The Boston Celtics: Band of Brothers

It’s NBA Finals time, so we present to you SLAM’s latest cover story on the Boston Celtics. This one appears in SLAM #119.

words: Khalid Salaam, additional reporting by Jonathan Evans

It’s the 81st game on the NBA schedule, less than a week before the Boston Celtics successfully open their postseason campaign against the Atlanta Hawks with a 104-81 thumping. The visitor’s locker room at Madison Square Garden is devoid of unnecessary emotion; other than forward Kendrick Perkins’ angry rant about a missing shirt, these dudes are strangely stoic and giving interviews in quiet, measured tones. This team has nearly completed the greatest one-year turnaround in NBA history and given a once proud but surely deflated fanbase reason to believe again.

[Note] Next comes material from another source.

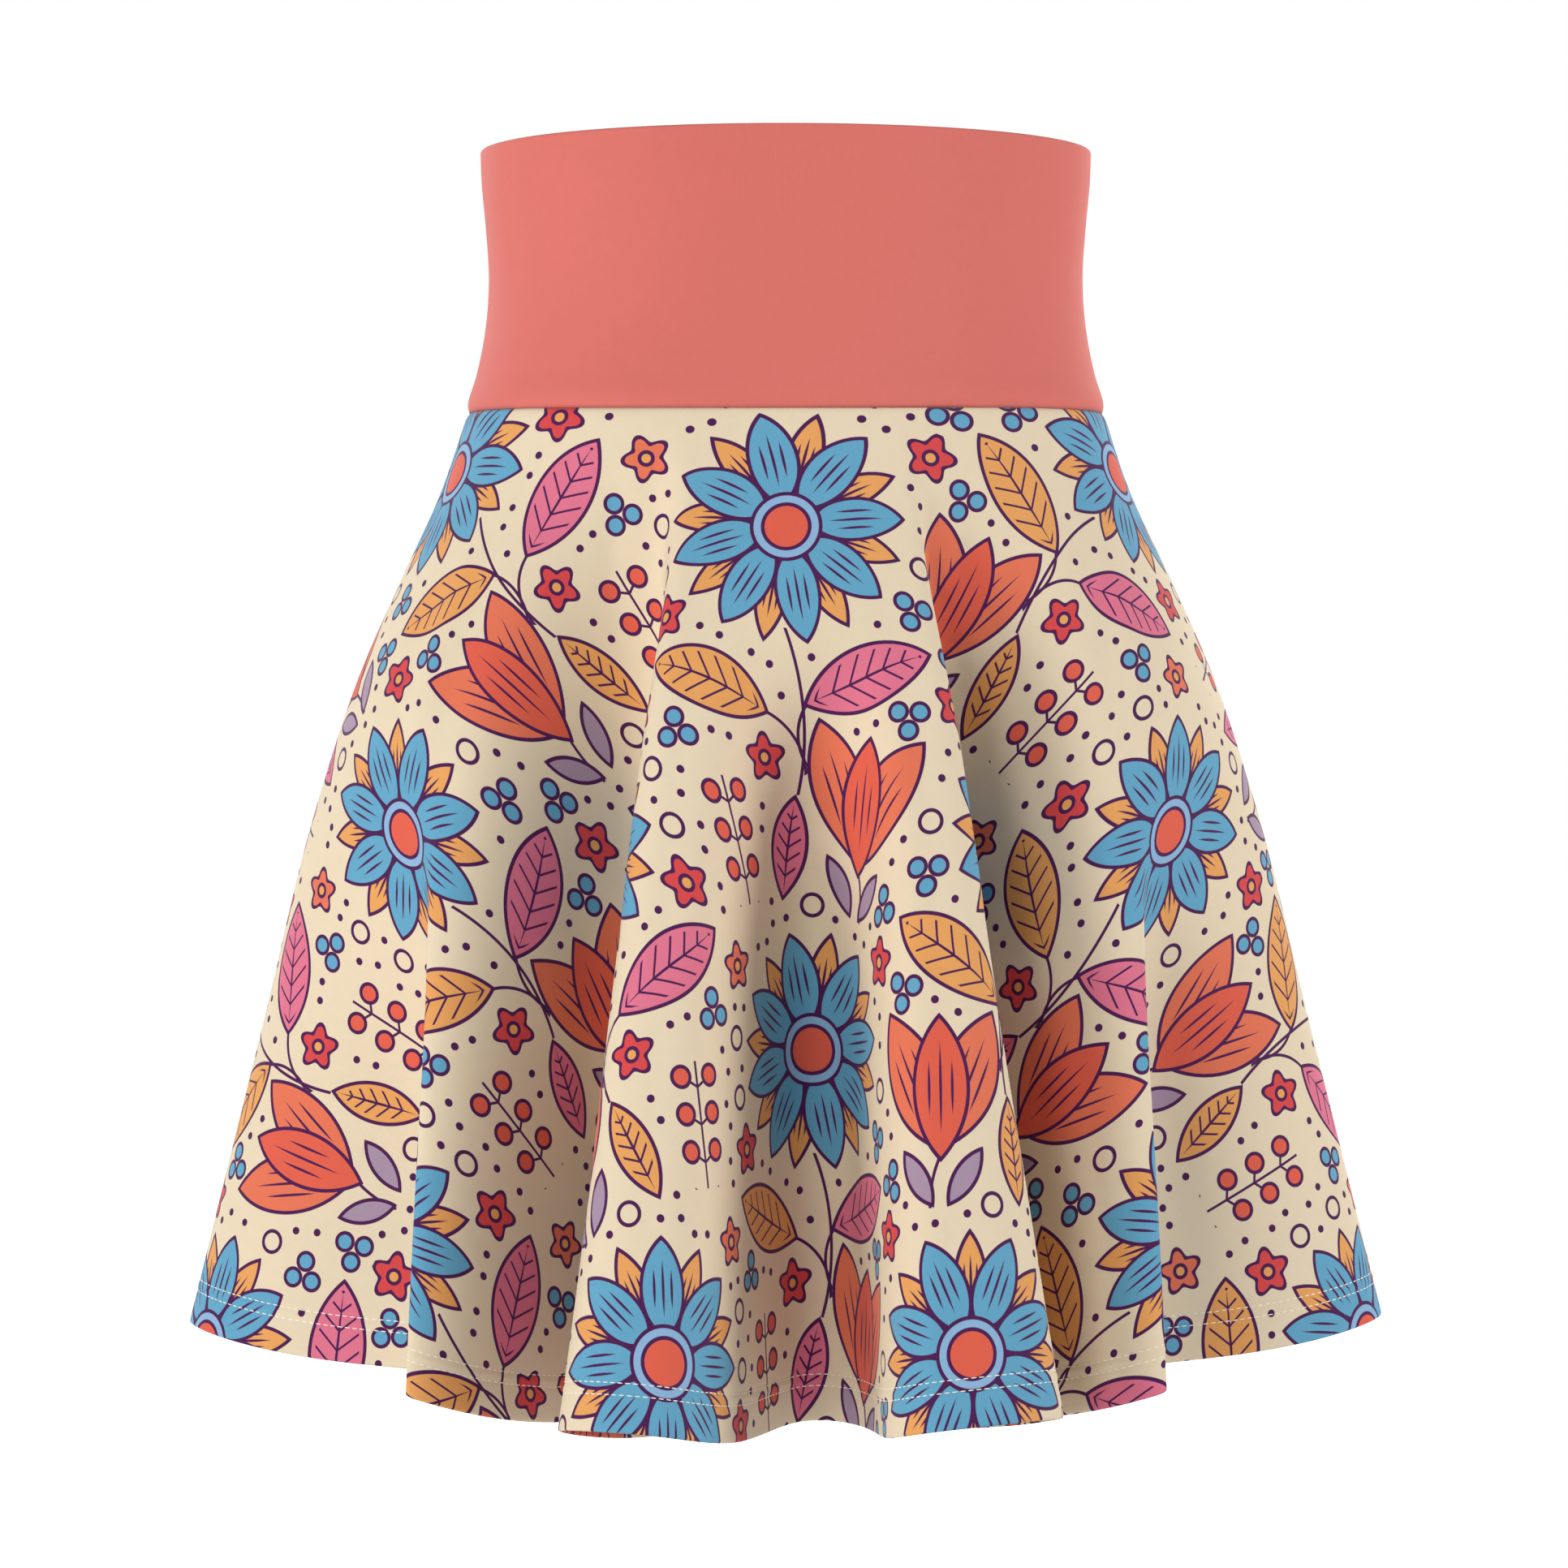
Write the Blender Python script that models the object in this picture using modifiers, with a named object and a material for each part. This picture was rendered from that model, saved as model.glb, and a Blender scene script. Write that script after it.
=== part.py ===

They did it by playing a brand of defense that you usually see in NFL games. Every single team says that they have to take it up a notch defensively for the Playoffs, that they know defense wins championships and that they will commit to the defensive end. Only a few actually mean that—just getting into the postseason or winning a round will generally suffice. But these Celtics are obsessively defensive, stingy even. They don’t want you to score at all and it seems like every point scored by the opposing team is treated as a personal affront.

“We took a stand, Doc and Coach (Tom) Thibodeau, they asked us early on to be the best defense in the League,” says Kevin
Garnett. “They asked us to take it to another level and to get stops. It just naturally came to us after a while. We got challenged numerous times by teams and even though we knew we could score the ball, we locked in and put forth 100 percent on the defensive effort. That’s a rarity, especially when you have guys who can score. But we are a defensive team, we take pride in our defense and if we want to be anything in this Playoff run, it’s gonna have to continue to be like that.”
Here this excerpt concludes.